Goodier case

In September 2019 the High Court released a judgment that rejected the claim of the Goodiers that EQC and IAG were liable for substantially higher payments to remediate their house and garage.

The case concerned a landslide that occurred during the June 2015 Whanganui storm event.  This landslide (one of many) washed away a significant part of the driveway, land, and retaining walls at the Goodiers’ property on Bastia Hill in Whanganui.

It was agreed the landslip was a natural disaster and EQC and IAG had already paid the Goodiers $136,790.27 for loss of land, retaining walls, actual damage to the residential building, together with an imminent risk payment is respect of further damage occurring to a corner of the garage. 

By the time the hearing occurred, the Goodiers had dropped a claim against EQC for any further payment in respect of land and for general damages. The case really revolved around whether the landslip had caused significant further damage to the house and garage.

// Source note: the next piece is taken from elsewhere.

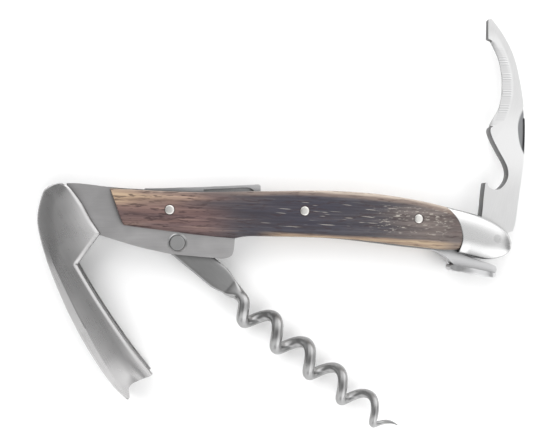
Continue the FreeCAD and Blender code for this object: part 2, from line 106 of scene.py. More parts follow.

A PDF copy of the decision can be found here (1.1MB)

Some key legal points to note are:

  • Justice Cull reiterated the general principle of insurance law, that it is the insured who must make out his or her claim under the policy of insurance. They have the burden of proving, on the balance of probabilities, every material fact of their cause of action [79]. A shift in that burden to a point where there is a “tactical” burden on the insurer will only shift where there is credible evidence supporting a proposition made by the plaintiff, to the extent required to meet their evidential burden [81].  
  • The Judge did not accept the “inference” evidence of the laypersons called as witnesses by the Goodiers, in the face of rational expert evidence [348]. She concluded the layperson evidence needed to be treated with caution, especially around the timing of the damage and that it didn’t resolve the issue of ‘causation” [222].
  • The Goodiers’ expert was not a structural or geotechnical engineer and the Judge found he was unable to give a coherent explanation of his theory of how the landslip might have caused the further damage to the house and garage claimed [104]. In contrast she found the expert geotechnical and structural evidence from EQC and IAG sound and concluded it was demonstrated that the further damage to both the house and garage was not caused by the landslip [346].
  • Mr Shand, the Goodiers’ lawyer had tried to advance an argument based on overseas authorities that the house should be covered by insurance because it was unusable or uninhabitable [72]. This was on the basis that the Council had issued a s124 notice under the Building Act 2004, declaring the building dangerous and not to be used or occupied. The court rejected this argument and noted it was bound by the Kraal decision in New Zealand, which required physical damage to the property [77]. She held the s124 notice did not impact on the EQC Act obligations [352].